• DATA PROVIDED
+ + + + +
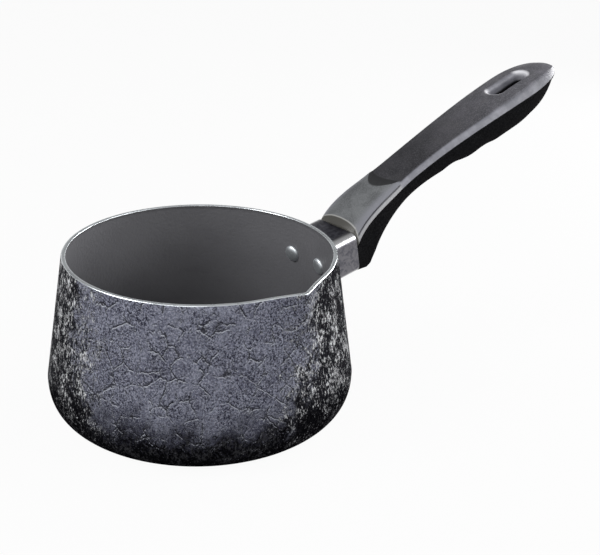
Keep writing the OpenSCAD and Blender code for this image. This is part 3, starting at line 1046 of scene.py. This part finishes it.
def polished_steel():
    """Polished sheet with faint smudges and a few scuffs, with a painted reflection light
    beside its corners and dark in the middle of its faces, and a painted highlight along its
    corners.
    """
    material, tree, shader = new_material("polished_steel", Metallic=1.0)
    place = object_place(tree)
    smudge = use_effect(tree, SMUDGES, place, Size=380.0, Low=0.40, High=0.62)
    scuff = use_effect(tree, SMUDGES, stretched(tree, place, (0.35, 1.0, 1.0)),
                       Size=420.0, Low=0.66, High=0.74)
    grain = use_effect(tree, GRAIN, place, Grain=700.0, Drift=200.0)
    across = maths(tree, "ABSOLUTE", split(tree, place)["Y"])
    side = COLLAR_W / 2
    # Painted reflection: lighter beside the corners, dark in the middle of each face
    middle = fade(tree, across, side - 4 * MM, side - 8 * MM)
    sheet = blend(tree, middle, SHEET_REFLECTION_LIGHT, SHEET_REFLECTION_DARK)
    smudged = blend(tree, middle, SMUDGE_REFLECTION_LIGHT, SMUDGE_REFLECTION_DARK)
    base = blend(tree, smudge["Mask"], sheet, smudged)
    # Painted highlight along the rounded corners
    corner = times(tree, fade(tree, across, side - 6 * MM, side - 3 * MM),
                   fade(tree, across, side - 0.2 * MM, side - 1 * MM))
    base = lay(tree, base, CORNER_HIGHLIGHT, corner, 0.85)
    base = lay(tree, base, SCUFF, scuff["Mask"], 0.6)
    bump(tree, shader, grain["Unevenness"], 0.1 * MM, 0.5)
    rough = fade(tree, smudge["Mask"], 0.0, 1.0, 0.28, 0.34)
    feed(tree, shader, Base_Color=base, Roughness=rough)
    return material


def moulded_plastic():
    """Black moulded handle: a satin shell with painted highlights along its edges, round a
    sunk pad of grained soft grip."""
    material, tree, shader = new_material("moulded_plastic", Specular_IOR_Level=0.0,
                                          Coat_Roughness=0.30, Coat_IOR=1.45)
    place = object_place(tree)
    spot = split(tree, place)
    along = spot["X"]
    grip = marked(tree, "grip")
    outward = marked(tree, "outward")
    grain = use_effect(tree, GRAIN, place, Grain=1300.0, Drift=75.0)
    marks = use_effect(tree, SMUDGES, place, Size=60.0, Low=0.5, High=0.7)
    drift = fade(tree, grain["Unevenness"], 0.35, 0.65)

    front = blend(tree, drift, SHELL, LIGHT_SHELL)
    front = lay(tree, front, SHELL_GRAIN, fade(tree, grain["Height"], 0.46, 0.60), 0.4)
    # Painted highlight: a lighter band along the crease and a brighter line at it
    front = blend(tree, fade(tree, outward, 0.55, 0.86), front, SHELL_BAND_HIGHLIGHT)
    front = blend(tree, fade(tree, outward, 0.915, 0.94), front, SHELL_CREASE_HIGHLIGHT)
    groove = times(tree, fade(tree, outward, 0.875, 0.895), fade(tree, outward, 0.925, 0.905))
    groove = times(tree, groove, fade(tree, grip, 0.6, 0.0))
    front = lay(tree, front, GROOVE, groove, 0.9)

    # A crescent of painted shade against the collar, with a painted highlight line round it
    bow = maths(tree, "POWER", maths(tree, "DIVIDE", spot["Y"], FRONT_W / 2), 2.0)
    crest = fade(tree, bow, 0.0, 1.0, SEAM_X + 0.75 * MM, SEAM_X)
    past = minus(tree, along, crest)
    front = blend(tree, fade(tree, past, 0.2 * MM, -0.2 * MM), front, CRESCENT_SHADE)
    line = fade(tree, maths(tree, "ABSOLUTE", past), 0.45 * MM, 0.1 * MM)
    front = blend(tree, line, front, CRESCENT_HIGHLIGHT)

    soft = blend(tree, drift, GRIP, LIGHT_GRIP)
    soft = lay(tree, soft, GRIP_GRAIN, fade(tree, grain["Height"], 0.48, 0.62), 0.6)
    soft = lay(tree, soft, GRIP_MARK, marks["Mask"], 0.4)
    # Painted light and shade: the pad darker near the neck and lighter towards the tip
    soft = scaled(tree, soft, fade(tree, along, NECK_X, PALM_X, 0.64, 1.75))

    # Painted highlight along the edges, more widely towards the palm
    inner = fade(tree, along, EDGE_HIGHLIGHT_START, EDGE_HIGHLIGHT_END, 0.80, 0.62)
    softness = fade(tree, along, EDGE_HIGHLIGHT_START, EDGE_HIGHLIGHT_END, 0.07, 0.38)
    edge_highlight = fade(tree, outward, inner, plus(tree, inner, softness))
    edge_highlight = times(tree, edge_highlight, fade(tree, along, EDGE_HIGHLIGHT_START, EDGE_HIGHLIGHT_END, 1.0, 0.75))
    soft = blend(tree, edge_highlight, soft, blend(tree, drift, GRIP_EDGE_HIGHLIGHT, PALE_GRIP_EDGE_HIGHLIGHT))
    # Painted highlight towards the slot's ends
    soft = lay(tree, soft, SLOT_HIGHLIGHT, marked(tree, "slot_highlight"), 0.85)

    base = blend(tree, grip, front, soft)
    # Painted shade on the slope down to the sunk pad
    step = times(tree, fade(tree, grip, 0.02, 0.15), fade(tree, grip, 0.98, 0.85))
    step = times(tree, step, fade(tree, outward, 0.84, 0.70))
    base = lay(tree, base, PAD_STEP_SHADE, step, 0.9)
    flank = blend(tree, fade(tree, grain["Height"], 0.42, 0.62), FLANK, LIGHT_FLANK)
    base = blend(tree, fade(tree, outward, 1.0, 1.03), base, flank)
    height = minus(tree, times(tree, grain["Height"], 0.6), groove)
    bump(tree, shader, height, 0.15 * MM, 0.8)
    rough = add(tree, "ShaderNodeMapRange", {"Value": grip, "To Min": 0.5, "To Max": 0.7})
    sheen = fade(tree, outward, 0.99, 1.04, 0.35, 0.02)
    feed(tree, shader, Base_Color=base, Roughness=rough.outputs["Result"], Coat_Weight=sheen)
    return material


def plated_steel():
    """Zinc-plated steel of the bracket and the screw."""
    material, tree, shader = new_material("plated_steel", Metallic=1.0)
    place = object_place(tree)
    smudge = use_effect(tree, SMUDGES, place, Size=200.0, Low=0.4, High=0.7)
    base = blend(tree, smudge["Mask"], PLATED, DULL_PLATED)
    rough = fade(tree, smudge["Mask"], 0.0, 1.0, 0.30, 0.45)
    feed(tree, shader, Base_Color=base, Roughness=rough)
    return material


# ---------------------------------------------------------------- the object

def keep(piece, node):
    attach(piece, "root")
    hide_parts(node)


def build_object():
    satin = bare_aluminium("satin_aluminium", 0.70, 0.46, 0.54, 900.0)
    steel = plated_steel()
    pan = build_pan(crackled_coating(), nonstick_coating(),
                    bare_aluminium("turned_rim", 0.72, 0.24, 0.34, 600.0))
    keep(pan, "pan_body")
    keep(build_rivet("rivet_dome_left", 1, satin), "rivet_left")
    keep(build_rivet("rivet_dome_right", -1, satin), "rivet_right")
    keep(build_collar(polished_steel()), "collar")
    keep(build_handle(moulded_plastic()), "handle")
    keep(build_screw(steel), "handle_screw")
    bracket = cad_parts["handle_bracket"]
    bracket.data.materials.clear()
    bracket.data.materials.append(steel)


# ---------------------------------------------------------------- camera and studio

CAMERA_PLACE = Vector((-0.26741, -0.39645, 0.27392))
CAMERA_HEADING = math.radians(49.87)
CAMERA_PITCH = math.radians(-23.12)
CAMERA_ROLL = math.radians(2.0)
LENS = 60.0
SENSOR_WIDTH = 36.0
STUDIO_SIZE = 8
LAMP_AIM = (0.06, 0, 0.06)


def add_camera():
    deselect()
    bpy.ops.object.camera_add(location=CAMERA_PLACE)
    camera = bpy.context.object
    camera.name = "studio_camera"
    forward = Vector((math.cos(CAMERA_HEADING) * math.cos(CAMERA_PITCH),
                      math.sin(CAMERA_HEADING) * math.cos(CAMERA_PITCH),
                      math.sin(CAMERA_PITCH)))
    turn = forward.to_track_quat("-Z", "Y") @ Quaternion((0, 0, 1), CAMERA_ROLL)
    camera.rotation_mode = "QUATERNION"
    camera.rotation_quaternion = turn
    camera.data.lens = LENS
    camera.data.sensor_width = SENSOR_WIDTH
    camera.data.clip_start = 0.01
    camera.data.clip_end = 20.0
    bpy.context.scene.camera = camera


def add_lamp(name, place, aim, size, power):
    deselect()
    bpy.ops.object.light_add(type="AREA", location=place)
    lamp = bpy.context.object
    lamp.name = name
    lamp.rotation_euler = (Vector(aim) - Vector(place)).to_track_quat("-Z", "Y").to_euler()
    lamp.data.shape = "RECTANGLE"
    lamp.data.size, lamp.data.size_y = size
    lamp.data.energy = power


def background_rays(tree):
    """1 for the rays that show the plain background: seen, mirrored or let through."""
    rays = add(tree, "ShaderNodeLightPath").outputs
    shown = maths(tree, "MAXIMUM", rays["Is Camera Ray"], rays["Is Glossy Ray"])
    return maths(tree, "MAXIMUM", shown, rays["Is Transmission Ray"])


def add_floor():
    """A matt sheet under the pan that shows as plain white."""
    deselect()
    bpy.ops.mesh.primitive_plane_add(size=STUDIO_SIZE, location=(0, 0, 0))
    floor = bpy.context.object
    floor.name = "studio_floor"
    paper = bpy.data.materials.new("studio_paper")
    paper.use_nodes = True
    tree = paper.node_tree
    shader = tree.nodes["Principled BSDF"]
    shader.inputs["Base Color"].default_value = (0.35, 0.35, 0.35, 1)
    shader.inputs["Roughness"].default_value = 0.9
    seen = background_rays(tree)
    glow = add(tree, "ShaderNodeEmission", {"Color": (1, 1, 1, 1), "Strength": 1.0})
    mixed = add(tree, "ShaderNodeMixShader", {0: times(tree, seen, 0.95),
                                              1: shader.outputs["BSDF"],
                                              2: glow.outputs["Emission"]})
    tree.links.new(mixed.outputs[0], tree.nodes["Material Output"].inputs["Surface"])
    floor.data.materials.append(paper)


def add_air():
    """Soft light from above, and plain white where the background shows."""
    scene = bpy.context.scene
    scene.view_settings.view_transform = "Standard"
    world = bpy.data.worlds.new("studio_air")
    scene.world = world
    world.use_nodes = True
    tree = world.node_tree
    sky = tree.nodes["Background"]
    direction = add(tree, "ShaderNodeTexCoord").outputs["Generated"]
    up = split(tree, direction)["Z"]
    level = fade(tree, up, 0.2, 0.95, 0.05, 0.6)
    backdrop = times(tree, background_rays(tree), fade(tree, up, 0.5, 0.1))
    white = blend(tree, backdrop, level, (1, 1, 1, 1))
    tree.links.new(white, sky.inputs["Color"])
    sky.inputs["Strength"].default_value = 1.0


def add_lamps():
    add_lamp("left_softbox", (-0.75, 0.25, 0.75), LAMP_AIM, (0.5, 0.5), 9)
    add_lamp("right_softbox", (0.70, -0.66, 0.60), LAMP_AIM, (0.75, 0.6), 9)
    add_lamp("front_softbox", (-0.75, -0.75, 0.75), LAMP_AIM, (0.6, 0.5), 6)
    add_lamp("back_lamp", (0.93, 0.02, 0.30), (0.25, 0, 0.12), (0.45, 0.4), 6)


build_object()
add_floor()
add_air()
add_lamps()
add_camera()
+ + + + +
• EXERCISE
Look for lines containing the string "scene" and copy them all.

• OUTPUT BELOW
Keep writing the OpenSCAD and Blender code for this image. This is part 3, starting at line 1046 of scene.py. This part finishes it.
    bpy.context.scene.camera = camera
    scene = bpy.context.scene
    scene.view_settings.view_transform = "Standard"
    scene.world = world